◆ **EXERCISE**
Determine which lines contain the word "joints", then copy those lines.

◆ **DATA SHOWN**
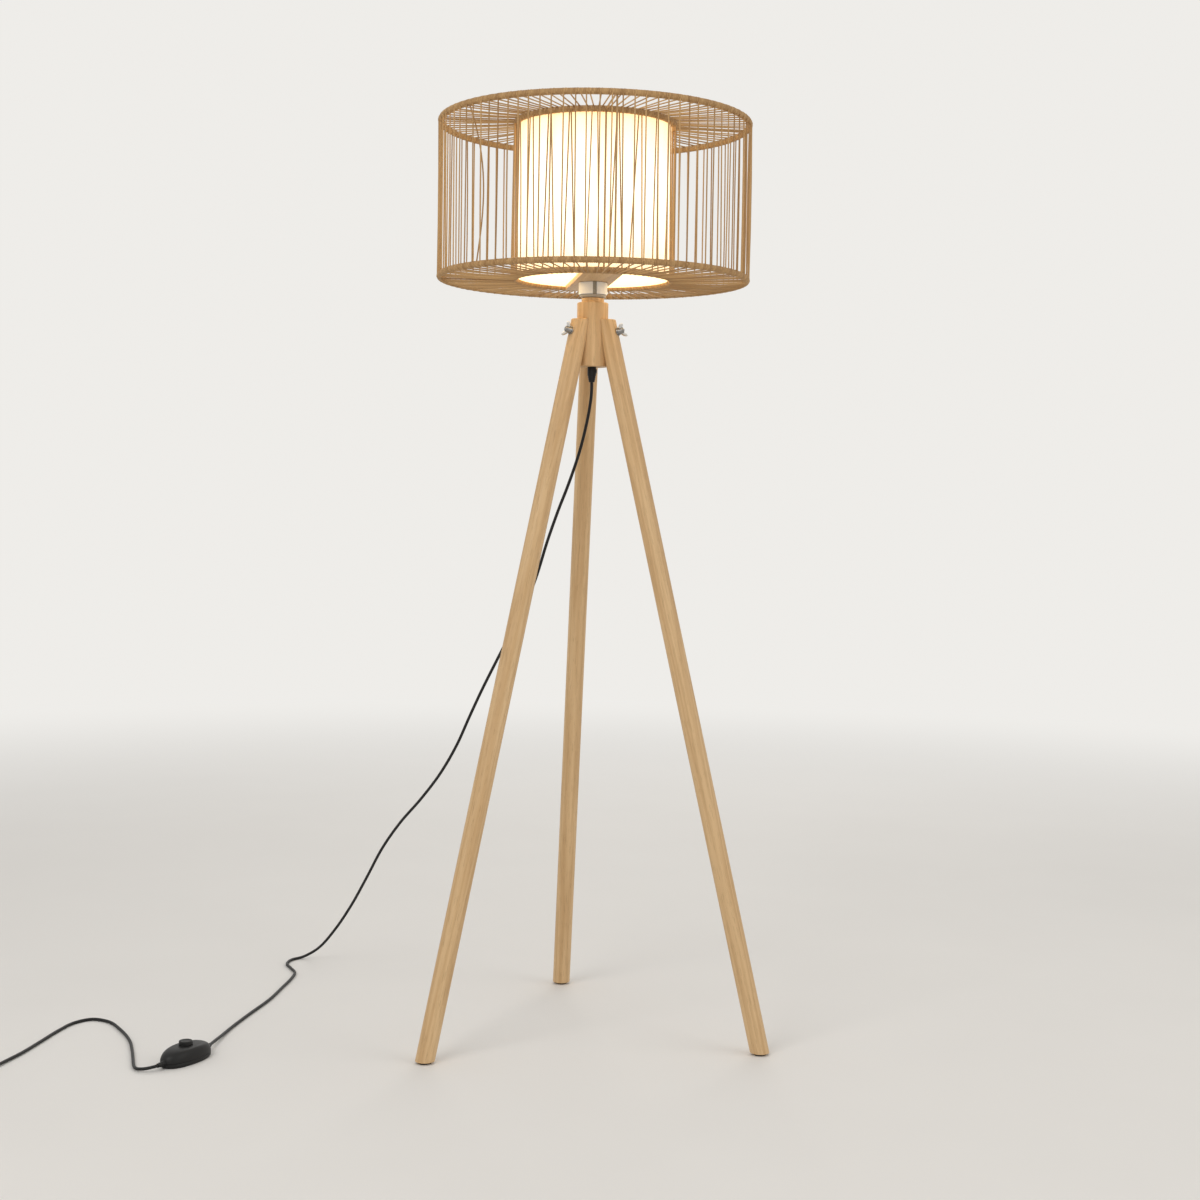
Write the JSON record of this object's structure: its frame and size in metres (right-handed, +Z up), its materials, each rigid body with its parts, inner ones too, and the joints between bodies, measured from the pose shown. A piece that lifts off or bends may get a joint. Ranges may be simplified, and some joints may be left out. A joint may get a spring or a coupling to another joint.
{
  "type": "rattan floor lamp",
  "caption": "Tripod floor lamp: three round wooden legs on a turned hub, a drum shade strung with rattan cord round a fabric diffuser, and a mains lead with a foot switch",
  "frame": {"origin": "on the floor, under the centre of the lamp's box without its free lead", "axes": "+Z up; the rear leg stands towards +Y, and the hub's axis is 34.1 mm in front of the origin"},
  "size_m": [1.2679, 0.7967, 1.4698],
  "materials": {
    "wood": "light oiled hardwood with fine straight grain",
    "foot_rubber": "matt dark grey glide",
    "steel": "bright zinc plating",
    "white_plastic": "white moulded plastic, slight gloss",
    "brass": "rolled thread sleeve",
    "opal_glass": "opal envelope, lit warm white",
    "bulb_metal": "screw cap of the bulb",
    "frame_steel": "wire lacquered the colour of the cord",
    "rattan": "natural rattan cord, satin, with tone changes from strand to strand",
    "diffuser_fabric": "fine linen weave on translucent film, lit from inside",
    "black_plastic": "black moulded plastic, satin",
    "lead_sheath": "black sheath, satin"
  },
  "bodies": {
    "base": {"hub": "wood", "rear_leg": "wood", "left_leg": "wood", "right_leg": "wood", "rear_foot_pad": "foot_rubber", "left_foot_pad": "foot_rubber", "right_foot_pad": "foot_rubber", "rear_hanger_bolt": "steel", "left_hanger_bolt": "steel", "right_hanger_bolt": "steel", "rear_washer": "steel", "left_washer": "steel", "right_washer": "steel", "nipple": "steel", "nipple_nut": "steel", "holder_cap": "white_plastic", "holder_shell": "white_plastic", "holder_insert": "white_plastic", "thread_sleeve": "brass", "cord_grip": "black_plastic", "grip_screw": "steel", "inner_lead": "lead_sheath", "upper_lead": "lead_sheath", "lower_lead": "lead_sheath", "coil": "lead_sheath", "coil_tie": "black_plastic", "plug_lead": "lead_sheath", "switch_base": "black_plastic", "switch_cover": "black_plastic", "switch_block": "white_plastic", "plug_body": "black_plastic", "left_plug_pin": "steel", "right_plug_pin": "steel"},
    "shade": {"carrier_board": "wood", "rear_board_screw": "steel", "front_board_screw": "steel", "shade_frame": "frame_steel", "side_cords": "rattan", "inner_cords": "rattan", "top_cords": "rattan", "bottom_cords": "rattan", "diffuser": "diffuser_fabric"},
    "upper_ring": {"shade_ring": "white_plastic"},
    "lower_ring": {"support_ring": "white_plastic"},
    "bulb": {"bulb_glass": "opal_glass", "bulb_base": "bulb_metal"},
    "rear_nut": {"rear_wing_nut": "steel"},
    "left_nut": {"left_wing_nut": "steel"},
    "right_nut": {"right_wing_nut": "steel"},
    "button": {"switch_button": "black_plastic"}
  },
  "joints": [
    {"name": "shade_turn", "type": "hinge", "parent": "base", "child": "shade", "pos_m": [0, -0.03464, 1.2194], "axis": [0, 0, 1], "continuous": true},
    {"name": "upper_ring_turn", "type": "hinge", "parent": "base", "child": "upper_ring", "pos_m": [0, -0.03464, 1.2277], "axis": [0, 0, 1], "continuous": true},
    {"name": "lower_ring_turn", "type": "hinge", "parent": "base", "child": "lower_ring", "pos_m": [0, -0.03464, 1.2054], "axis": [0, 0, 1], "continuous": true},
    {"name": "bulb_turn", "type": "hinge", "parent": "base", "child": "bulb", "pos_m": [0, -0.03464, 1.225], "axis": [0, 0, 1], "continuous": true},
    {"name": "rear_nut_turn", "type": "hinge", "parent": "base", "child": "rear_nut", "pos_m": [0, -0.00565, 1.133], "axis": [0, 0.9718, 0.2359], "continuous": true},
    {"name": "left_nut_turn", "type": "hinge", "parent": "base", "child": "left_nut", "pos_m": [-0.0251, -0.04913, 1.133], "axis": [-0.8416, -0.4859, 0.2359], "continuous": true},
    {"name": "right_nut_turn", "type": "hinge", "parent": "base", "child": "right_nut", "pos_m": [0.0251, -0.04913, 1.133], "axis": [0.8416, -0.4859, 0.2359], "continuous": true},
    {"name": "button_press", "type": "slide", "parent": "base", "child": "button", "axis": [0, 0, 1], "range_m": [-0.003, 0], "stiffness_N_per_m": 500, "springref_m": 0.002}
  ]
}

◆ **RESULT OF THIS EXERCISE**
Write the JSON record of this object's structure: its frame and size in metres (right-handed, +Z up), its materials, each rigid body with its parts, inner ones too, and the joints between bodies, measured from the pose shown. A piece that lifts off or bends may get a joint. Ranges may be simplified, and some joints may be left out. A joint may get a spring or a coupling to another joint.
  "joints": [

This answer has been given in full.